With global income off almost $44 trillion, how much is global consumption likely to fall? Certainly, anything other than the most basic consumption items will take a hit: durables such as automobiles, TV sets, etc. will fall as well as other consumption items that can be postponed. Global consumption is 70% of global GDP, or approximately $38 trillion. With a global income and asset loss of $44 trillion, it is reasonable to expect consumption will fall by 20% or by $8 trillion. On top of this, global investment, which was approximately $16 trillion in 2007, is likely to fall by the same percentage or by $3 trillion.
Together, these admittedly back-of-the-envelope calculations suggest that without a stimulus, global GDP will fall by $11 trillion in 2009. The next question is what sort of a stimulus will be needed to neutralize this loss.
Economists generally agree that the right sort of government expenditure – like infrastructure expenditures, will have a 1.5 multiplier effect: that is, a $1 expenditure will generate a stimulus of $1.5 (for more on multipliers, see Dunn & Henwood “Holiday Blues” in the Liscio Report – http://tlrii.typepad.com/. That means we would need a stimulus of $7.3 trillion to neutralize the $11 trillion loss in GDP.
That is not going to happen.
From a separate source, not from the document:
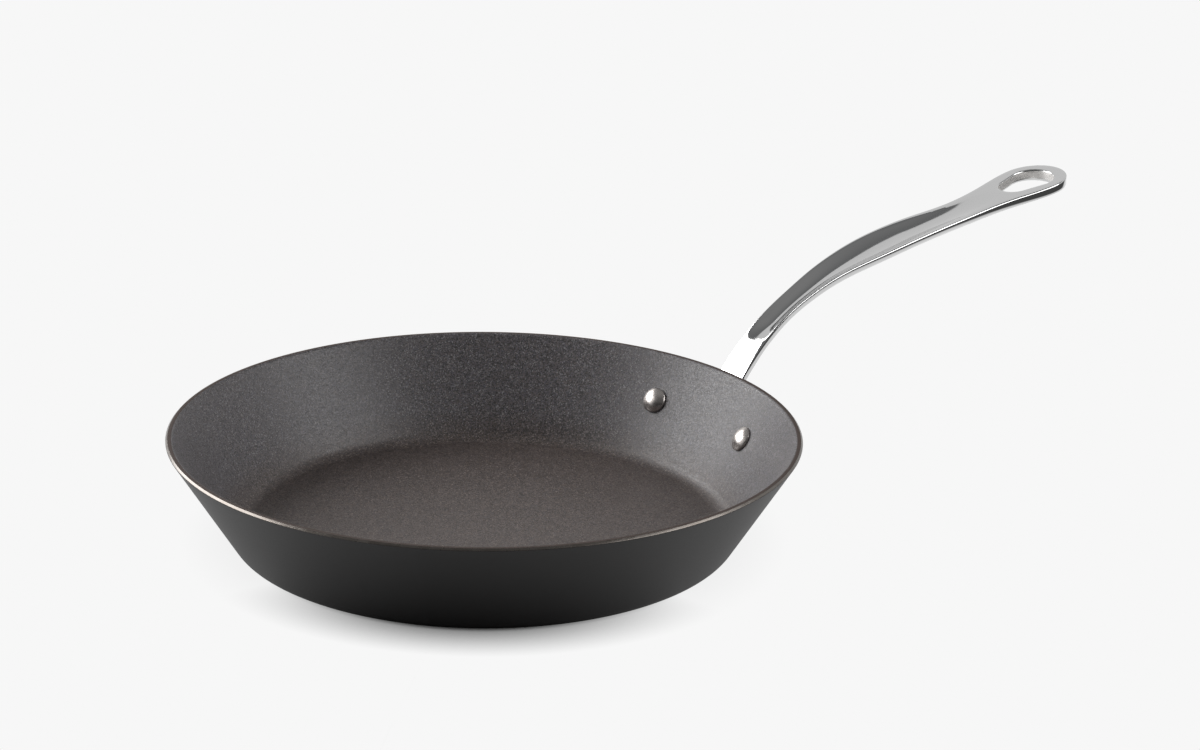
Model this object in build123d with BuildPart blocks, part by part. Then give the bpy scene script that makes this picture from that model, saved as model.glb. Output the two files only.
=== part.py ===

Why not? Even if governments of the world agreed this was needed, if governments printed that amount of money, all credibility in their currencies would be lost.
Consider how much the United States could do. This year, it is running a $400 billion deficit projected to go to $1.75 trillion next year. And keep in mind that total US government revenues are only $2.7 trillion annually. How do we come up with $1.75 trillion? Do we borrow it? No, because we want the government expenditures it is financing to have the maximum stimulatory impact. So we print it. As Paul McCulley points out in “Saving Capitalist Banking from Itself” at www.pimco.com, “Section 13(3) of the Federal Reserve Act of 1932, [permits] the Fed, upon declaration of “unusual and exigent circumstances” to lend to anybody against collateral it deems adequate, and total freedom to expand its balance sheet, essentially creating liabilities against itself that trade at par – also called printing money – so long as the Fed is willing to surrender control over the Fed funds rate, letting it trade at zero, or thereabouts.”
Nevertheless, there is a limit on how much pump-priming, printing of money any one country can do. Money, like Treasury Bills and Bonds, is a US Government debt. How much US government debt will the world take on? Right now, quite a lot because the dollar is a “safe haven”. But there are limits. I doubt Roubini was talking about the US Treasury when he suggested: ” At some point, a sovereign [bank] might crack, in which case the ability of governments to credibly commit to act as a backstop for the financial system – including deposit guarantees – could come unglued.” http://www.rgemonitor.com/blog/roubini/
Let us return to the $6 trillion global government stimulus that is needed. What have governments done so far? Dani Rodrik has several useful pieces on his blog – http://rodrik.typepad.com/. In one, Kevin P. Gallagher, a guest blogger estimates global stimulus efforts at $3 trillion. This is followed by a posting by Sameer Khatiwada, another guest blogger who works at the ILO. He says Gallagher’s numbers mix fiscal stimulus efforts with steps taken to unfreeze the credit markets. If the numbers are limited to only fiscal stimulus, the global number is only $1.7 trillion – not enough, not nearly enough. This is not an original thought – see, for example, Paul Krugman http://krugman.blogs.nytimes.com/.
But the United States has done more than any other nation, and it is informative to examine in detail what it has done. First of all, consider the stimulus package. Of the $787 billion total, approximately $215 billion will go to state and local governments. Most of this money will be used so these governments don’t have to lay off large numbers of workers. In other words, this money will not be used to help the economy recover. Instead, it is intended to keep things from getting worse. That leaves only $572 billion as stimulus.
Consider the other steps the government is taking which fall mostly under the heading of trying to end the credit freeze. These include the $700 billion TARP, FDIC’s loan guarantees (more than $1 trillion), and $300 billion in FHA loan guarantees. These outlays and guarantees are not directly stimulatory. Indeed, they are intended to shore up credit markets and banking institutions. They are not intended to allow banks to make further imprudent loans.
I don’t see nearly enough stimulus. As a consequence, this recession will be long and severe.